I don't agree that we are in a position to make this conclusion.  MD4, MD5
and SHA-1 are a very similar family of hash functions, each one adding
a few twists and extensions to the one before.  SHA-2 is not nearly
so similar.  I don't think anyone who has studied or implemented these
functions would disagree with the claim that SHA-1 is much closer to MD5
than it is to SHA-256.  This suggests to me that you can't generalize
from the older hash functions to SHA-2.

Now, it's true that in its broad structure, SHA-2 does share commonalities
with the others.  It is basically an unbalanced feistel network structure.
But it handles the nonlinearities differently, it updates two words
each round, one in the middle and one at the end, using two sources of
nonlinearities, it mixes the bits up much more with rotates, it avoids
the use of the 16 round block structure of MD4, MD5 and SHA-1, and there
are many more differences.

We can also look at the fact that in a way, the attack just barely works
against SHA-1.  As I said, it puts us in a gray area.  SHA-1 almost
retained its full designed strength against the attack.  The additional
complexity in SHA-2 should give us even more confidence.  And SHA-2, with
a minimum strength of 128 bits, has a much greater margin against attacks.
If we took 11 bits off SHA-2 it wouldn't matter a bit.  We could lose
30 bits and it wouldn't matter.

Some people are concerned that SHA-2 hasn't received enough attention.
But don't get the impression that this is some little-known hash function
which has suddenly found itself thrust into the limelight.  These hashes
have been around for four years.  The are being put forward by the most
powerful and prominent source of cryptographic standards in the world.
People haven't ignored SHA-2.  If there is a dearth of published
attacks, it's not because nobody paid attention.  Finding a flaw in the
new standard hash algorithm of the United States government would be a
major accomplishment for a cryptographer.

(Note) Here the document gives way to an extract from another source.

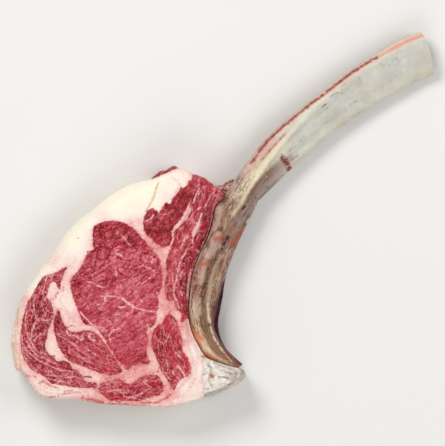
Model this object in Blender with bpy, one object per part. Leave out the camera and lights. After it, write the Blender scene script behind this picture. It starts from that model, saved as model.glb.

Now, I'm not arguing here that we should drop all support for SHA-1 and
switch over to SHA-2.  But in my opinion, given the information presently
available, SHA-2 is a better choice for a hash function than SHA-1.
I wanted to give my reasoning because I'm seeing people promoting the
alternative views that SHA-1 is just fine and/or that SHA-2 is no better.
I don't think SHA-1 is just fine and I do think that SHA-2 is better.
Where we go with that is still open for discussion.